There was warmth to them. It was not just a tall rectangular box keeping soda cold. It was the guy at the corner with a cooler filled with Coke.

Robert Reccord, Southern Baptist North American Mission Board president, tells me the number one purchased painter in America today is Thomas Kincaid. Why? “Because he is the painter of light, and all his pictures are that inviting come back to a more restful time, a more restful place, where the lights are on and they’re waiting for you. Quite often, his pictures depict people coming home for the holidays, people celebrating and walking the streets for whatever reason, in community.” This need for humanity in our lives is a direct result of new technologies increasing isolation. It is easy to forget there is a world outside when you can get so much through your computer screen.

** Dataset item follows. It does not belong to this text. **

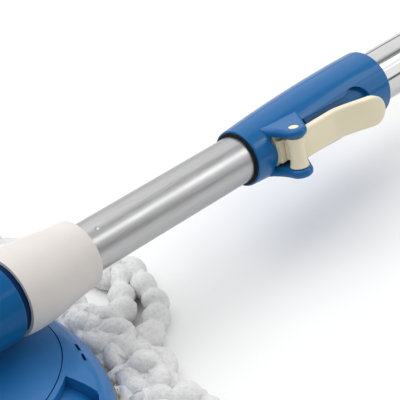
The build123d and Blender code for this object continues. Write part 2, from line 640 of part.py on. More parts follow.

Gobe asserts, “The more isolated we become the more everybody will be searching for that human touch. You can’t stop progress but now it’s changing our lives rapidly.”

He also sees our youth as big embracers of nostalgic things for two reasons. The past decade has seen the Gen X and Y populace adding their twist to the nostalgia/retro trend. A big part of their approach to the past is to use elements from different eras. “They do this to accentuate their individualism as a reaction against a cookiecutter culture of look-alike stores and products. They are also looking to rediscover elements of an America they never knew.”

Look at fashion returning to styles of the past in a world that is moving forward at a rapid rate. It eases the need-to-learn quality of other areas of our lives. When our cars and televisions become overly complicated our bell-bottom jeans make it easier to deal with those machines.